A 0-0 draw, however, was almost certainly not the desired result, and the U.S. players can’t be pleased with it. Ever since the USWNT opened the Olympics with a loss to Sweden — whether it shook the Americans’ confidence or revealed something that was already there — they just haven’t looked the same since.
VAR strikes: Olympic edition
For all the USWNT’s struggles on Tuesday, it would be unfair to not acknowledge that the game should have changed on the half-hour mark. On a corner kick, Morgan rose in the middle of the box, beating a flat-footed Australian defense, and nodded the ball into the back of the net.
The referee called it offside and VAR confirmed the decision, despite the fact that replays showed clearly that Morgan’s shoulder was even with last defender Emily Van Egmond (and Morgan’s feet were well behind Van Egmond’s too).
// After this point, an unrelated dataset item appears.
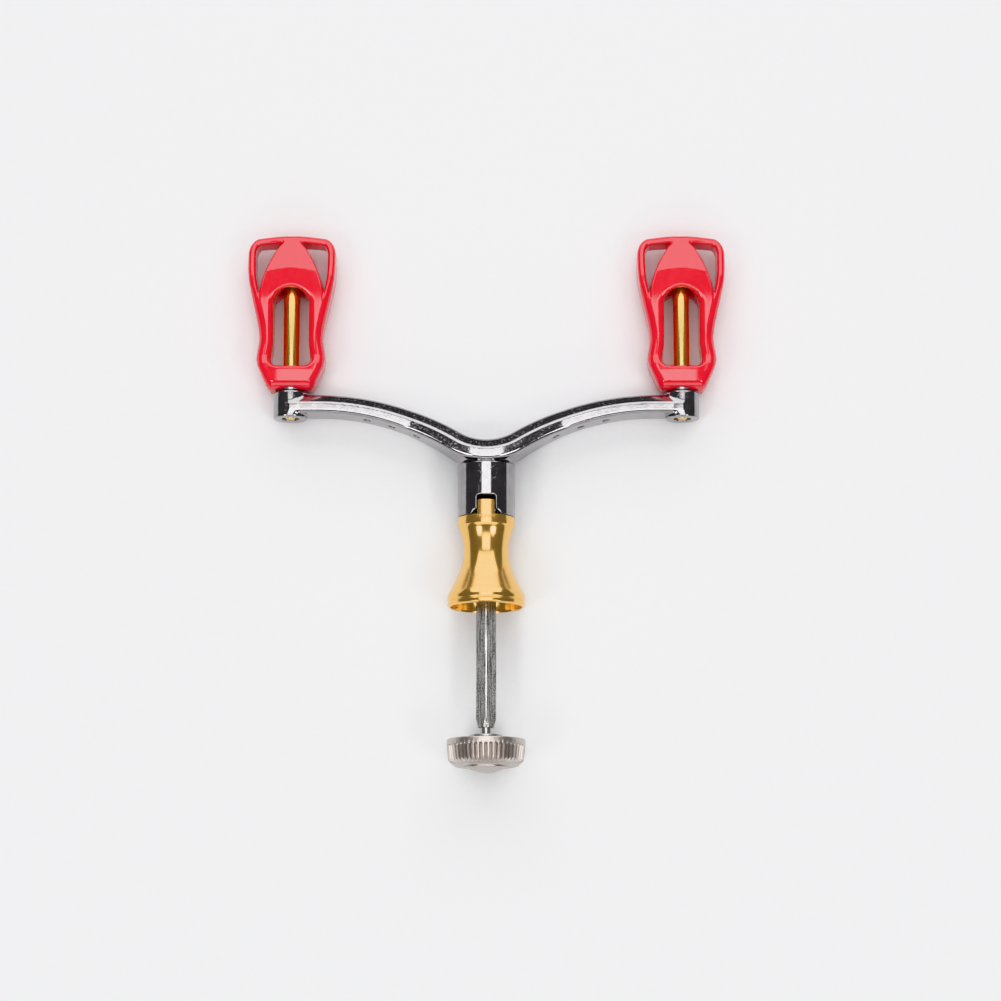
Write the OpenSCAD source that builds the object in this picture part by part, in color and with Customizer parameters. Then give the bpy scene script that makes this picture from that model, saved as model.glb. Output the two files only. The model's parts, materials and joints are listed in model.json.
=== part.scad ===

If Morgan was indeed offside, it would take a magnifying glass to see it, and the referees seem more concerned with the fact that Morgan’s body position was leaning forward more, even though she was even with the last defender.
Regardless, the Americans should have taken confidence from that moment, and they had a further hour to try to score again, but they never did.
The women’s tournament should be expanded
As the second half dragged on without a goal and players felt heavy legs, both sides seemed to come to grips with the idea that a 0-0 draw wouldn’t be so bad, so maybe they should stop running themselves ragged trying to score.
For the Americans, a draw was enough to guarantee them a spot in the quarterfinal. For the Matildas, a draw still left them with a chance because some third-place teams with the lowest goal differential will advance, and a scoreless draw would probably be just fine.
The Olympics women’s soccer tournament features just 12 teams, even as the men’s tournament features 16 teams, and it’s high time it be expanded. If two teams deciding that a 0-0 draw is acceptable doesn’t prove it to the IOC, what will?